I am passionate about things that make a difference. I think Xi’an Famous Foods is making a difference in the world of Chinese cuisine. When I joined my father right after college and a stint in the corporate world, I did not see it as what it was a basement stall in Flushing. Instead, I saw multiple stores in the city and beyond, with people of all backgrounds enjoying the foods and learning that Chinese cuisine is not just about sweet and sour stuff.
What did you learn in business school that has helped you running a restaurant? Or have you had to learn a lot on the job?
Business school prepares one’s mind to be ready to think. Being on the job is when all of the learning is done and the business school-trained mind is put to use.
In addition to controlling the big picture operation, you also work in the restaurant, serving and cooking on a daily basis. So what’s a typical workday like for you?
I work in a store everyday for 12 hours. These couple of weeks have been especially busy. But once I am off, I get to my desk and work on some administrative things. And any time left before my eyes close on me, I plan out to-do’s for big picture things. It’s a pretty hectic lifestyle. I pretty much have no life at the moment.
How do you divide your time between the different Xi’an locations?
I am mostly in Manhattan stores, such as the East Village or the new Bayard Chinatown locations. I do drop by all of the stores randomly to check up on things whenever I have time.

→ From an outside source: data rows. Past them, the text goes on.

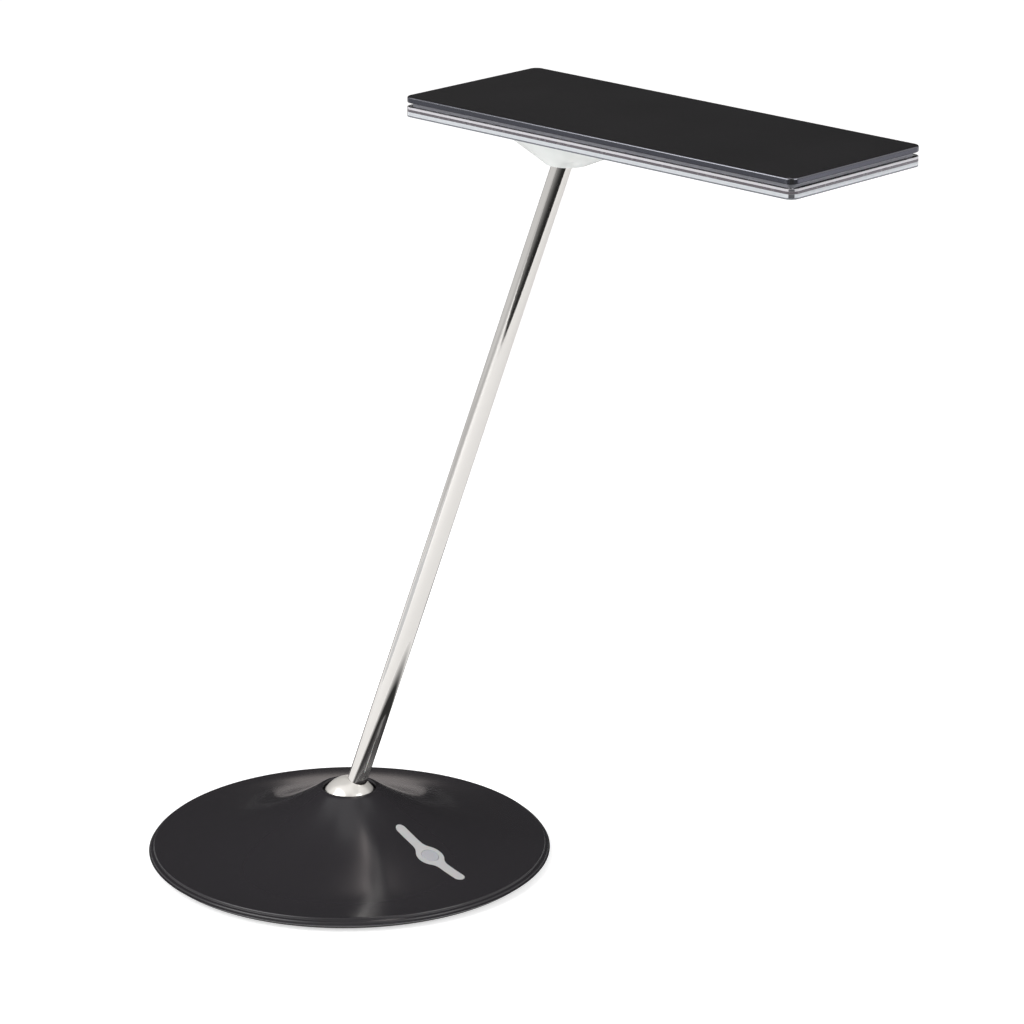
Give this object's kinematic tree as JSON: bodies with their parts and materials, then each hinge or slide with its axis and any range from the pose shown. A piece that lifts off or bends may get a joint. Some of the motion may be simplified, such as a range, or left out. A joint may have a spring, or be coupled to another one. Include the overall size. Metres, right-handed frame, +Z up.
{
  "type": "led table lamp",
  "caption": "Table lamp with a flared round base, a leaning chrome stem on a ball joint and a flat rectangular light head over a clear plate, with a touch bar and dimmer button on the base.",
  "frame": {"origin": "centre of the base's underside, on the surface it stands on", "axes": "+Z up, +X along the head's length at rest and over the touch bar, the power inlet on -X"},
  "size_m": [0.421, 0.2307, 0.446],
  "materials": {
    "dark_shell": "satin dark grey paint",
    "pan": "dark grey paint",
    "rubber": "black rubber",
    "iron": "grey casting",
    "zinc_screw": "zinc plated",
    "socket_plastic": "black, low friction",
    "connector": "black",
    "contact": "plated contact",
    "board": "green board",
    "led_package": "phosphor yellow",
    "bar_plastic": "milky light grey",
    "button_plastic": "satin light grey",
    "lead_sheath": "black sheath",
    "cup_metal": "turned steel",
    "chrome_ball": "polished chrome",
    "steel_pin": "ground pin",
    "chrome_stem": "polished chrome",
    "cup_aluminium": "turned, satin",
    "clear_acrylic": "clear polished acrylic",
    "neck_aluminium": "dark anodised",
    "white_board": "white board",
    "reflector": "white film",
    "black_cover": "satin black"
  },
  "bodies": {
    "root": {"base_cover": "dark_shell", "base_pan": "pan", "rubber_feet": "rubber", "base_weight": "iron", "pan_screws": "zinc_screw", "hub_housing": "socket_plastic", "housing_screws": "zinc_screw", "seat_ring": "socket_plastic", "inlet_socket": "connector", "inlet_pin": "contact", "inlet_board": "board", "inlet_screws": "zinc_screw", "control_board": "board", "board_screws": "zinc_screw", "tact_switch": "connector", "bar_leds": "led_package", "touch_bar": "bar_plastic", "power_lead": "lead_sheath"},
    "swivel": {"swivel_cup": "cup_metal", "cup_cap": "cup_metal", "cap_screws": "zinc_screw", "spigot_nut": "zinc_screw", "swivel_washer": "zinc_screw"},
    "stem": {"base_ball": "chrome_ball", "trunnion_pins": "steel_pin", "stem_tube": "chrome_stem", "stem_bush": "socket_plastic", "stem_lead": "lead_sheath", "lead_grips": "rubber"},
    "upper_ball": {"top_ball": "chrome_ball", "ball_clip": "steel_pin", "cross_pins": "steel_pin"},
    "head_pivot": {"head_cup": "cup_aluminium", "spindle_washer": "zinc_screw", "spindle_nut": "zinc_screw"},
    "head": {"head_boss": "cup_aluminium", "clear_funnel": "clear_acrylic", "clear_plate": "clear_acrylic", "neck_frame": "neck_aluminium", "led_board": "white_board", "leds": "led_package", "reflector_sheet": "reflector", "top_cover": "black_cover", "plate_screws": "zinc_screw"},
    "button": {"dimmer_button": "button_plastic"}
  },
  "joints": [
    {"name": "base_swivel", "type": "hinge", "parent": "root", "child": "swivel", "pos_m": [0, 0, 0.0295], "axis": [0, 0, 1], "range_deg": [-170, 170]},
    {"name": "stem_lean", "type": "hinge", "parent": "swivel", "child": "stem", "pos_m": [0, 0, 0.0295], "axis": [-0.5107, 0.8598, 0], "range_deg": [-52.66, 17.34]},
    {"name": "upper_spin", "type": "hinge", "parent": "stem", "child": "upper_ball", "pos_m": [0.10686, 0.06347, 0.41989], "axis": [0.2608, 0.1549, 0.9529], "range_deg": [-90, 90]},
    {"name": "head_tilt", "type": "hinge", "parent": "upper_ball", "child": "head_pivot", "pos_m": [0.10686, 0.06347, 0.41989], "axis": [-0.5107, 0.8598, 0], "range_deg": [-7.34, 42.66]},
    {"name": "head_swivel", "type": "hinge", "parent": "head_pivot", "child": "head", "pos_m": [0.10686, 0.06347, 0.41989], "axis": [0, 0, 1], "range_deg": [-170, 170]},
    {"name": "dimmer_press", "type": "slide", "parent": "root", "child": "button", "axis": [-0.327, 0, -0.945], "range_m": [0, 0.0005], "stiffness_N_per_m": 600, "springref_m": -0.001}
  ]
}
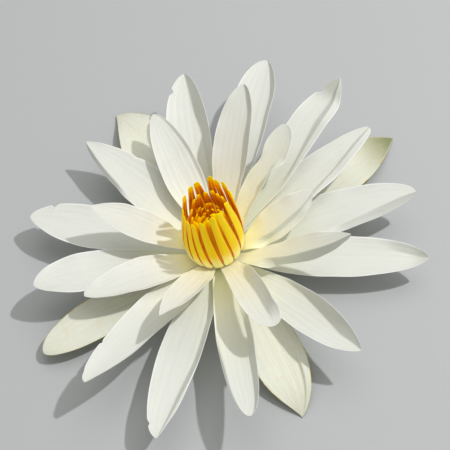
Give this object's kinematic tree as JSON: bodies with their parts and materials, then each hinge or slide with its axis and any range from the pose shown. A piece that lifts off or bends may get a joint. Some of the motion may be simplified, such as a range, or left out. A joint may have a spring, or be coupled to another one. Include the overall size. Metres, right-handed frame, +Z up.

Tell us about your plans for the Xi’an commissary in Williamsburg, Brooklyn and your initiative to sell products wholesale.
It’s a work in progress. We have a lot of hurdles to get over before we get to wholesale! Right now we are working to get a centralized kitchen up and running.
How do you ensure that Xi’an stays as “authentic” as possible, even as it becomes a mini-chain?
I believe customers are not always right. It’s not because I’m just a jerk, but because I have limits on what I am willing to change on a dish. To keep the dishes authentic, sometimes it’s just best to keep it the way it’s supposed to be made. For example, if you don’t want your Hot Oil Seared Noodles spicy, I’ll tell you to order something else because that dish is all about the spiciness. In the end, if the dishes taste good to me, I will sell them. If people are shoving money in my face to get their dishes customized, I will refuse to do so.
What’s your favorite and least favorite part about working in the restaurant?
My favorite part is seeing cleanly licked plates. My least favorite part is having to deal with our out of control meal-time rushes (which occur everyday without fail). Don’t get me wrong, I love all of the business we are getting, but it’s just frustrating sometimes to feel helpless when there’s little I can do to speed it up even though I’m going as fast as I can.
How do your parents feel about all the attention Xi’an is getting?
My father is very hyped about all of the attention Xi’an is getting. I think he’s very satisfied with our progress!
Where do you see yourself and Xi’an in 10 years?
I see myself traveling all over the US (maybe the world) and doing store visits.